Sometimes publishing works considered offensive is good business, but does that make it good? Remember when Interscope, then a Time Warner -owned record label, came under heat for releasing “Gangsta Rap” in the 1990s? The raw language of this genre, including depiction of violence against women, was hugely offensive to many at the time (and still is), but the issue was never about the right of the rappers to make their music or Warner Music to release it. The company had to be evaluated on the balance they struck in not just releasing, but promoting and profiting from the often hurtful words contained in these artists’ works. Every generation has dealt with artists’ pushing the envelope, and gangsta rap was only the latest in a long line. Ironically history has dealt kindly with some of those most controversial early rappers like Snoop Doggy Dog (now almost a warm and cuddly comedic figure) and the late Tupac Shakur, whose works were recently featured in a Broadway musical.

Concert Snoop Dogg, Bucuresti, Arenele Romane. Super concert (Photo credit: Wikipedia)

In the 1980s and 1990s the rise of the conservative Christian right led to efforts to “defund” controversial works originally supported by the National Endowment for the Arts, including those from Karen Finely (with her body famously smothered in chocolate) and “Piss Christ” from Andres Serrano. Although I strongly supported the rights of these artists to create these works, the decision to fund or not wasn’t about rights – in that case politics on both sides was an unmistakable part of the balancing act.

We see judgment calls that have to be made all the time. In 2006 the independent British film “Death of a President” portrayed a fictional assassination of still-President George W. Bush. This film won awards at the Toronto Film Festival and abroad but was generally decried and otherwise almost entirely ignored in the U.S. Yet today we have Man Booker Prize-winner Hilary Mantel’s new book of short stories entitled “The Assassination of Margaret Thatcher” (published by the venerable Macmillan), which has won almost unanimous praise and acceptance. Would the reaction to it be quite so warm if Margaret Thatcher were still alive?

In each of these and in so many similar cases, tough calls often must be made given the desires for artistic freedom, relationships between institutions and individual talent, and changing public mores. But just because the call to be made is subjective doesn’t mean we can’t or shouldn’t bring reasonable – or harsh - judgment to bear on these decisions when not handled properly.

So is there any way to bring some objective perspective here?
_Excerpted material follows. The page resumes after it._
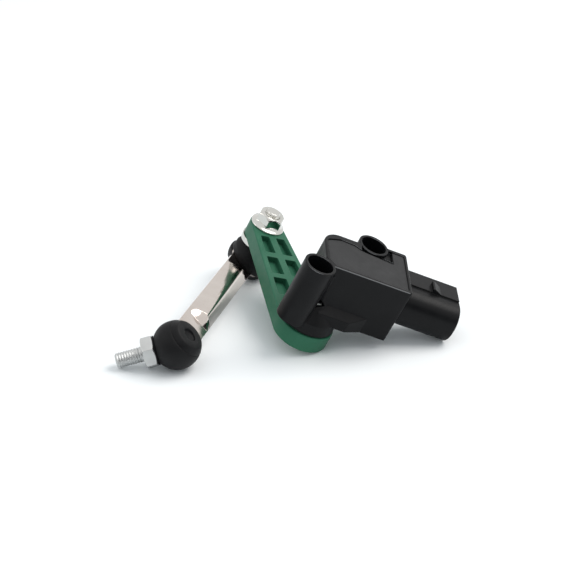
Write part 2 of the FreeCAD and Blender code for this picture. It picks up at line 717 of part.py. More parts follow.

I’d look at a few criteria in judging the decision-makers (including the Met) in these types of cases:

Is publishing the offensive work more – or only - about money or pride rather than art or the artist? Oftentimes you’ll hear that once decisions are made to mount an offensive work that to reverse that decision would cause greater harm. I see this as a smokescreen, just like the argument that the speech is a right. If it shouldn’t be published, it shouldn’t be published – no one is forced to stick with a decision that may have looked good at one time and worse after further consideration.

Does the publication cause a specific pain? It’s one thing to provide generally offensive speech. It’s quite another when a work (like the Klinghoffer opera) is hurtful to members of a specific family, in this case the Klinghoffer children (whose opposing views the Met did permit in their program). Some voices do need to be listened to more than others, and the Met’s failure here lies at least in part in the specificity of the inflicted pain.

What does it say about you that you’re distributing this? Forget what it means immediately. What kind of a legacy do you create – or do you want to create - by providing a platform for this directly painful speech?

Do you know it when you see it? As I just discussed with my Media Studies class, Supreme Court Justice Potter Stewart famously once said in defining obscenity “I’ll know it when I see it.” Putting the legal pedagogy aside here, you know when something just doesn’t seem “right.” And for me I can’t see how, in the treacherous world we live in today, the Met can present as a glorious work of art a piece that provides a “nuanced” view of murderous terrorists. The New York Times refers today to the opera as a “searching, spiritual and humane work.” Sorry - sometimes there aren’t two sides to a story and it doesn’t take an investigative journalist to figure that out. Rather than succumbing to politics, I would have hoped that an institution like the Met (and others that will have similar challenges in the future) would have simply cut through it. It’s not about freedom; it’s about what you do with it.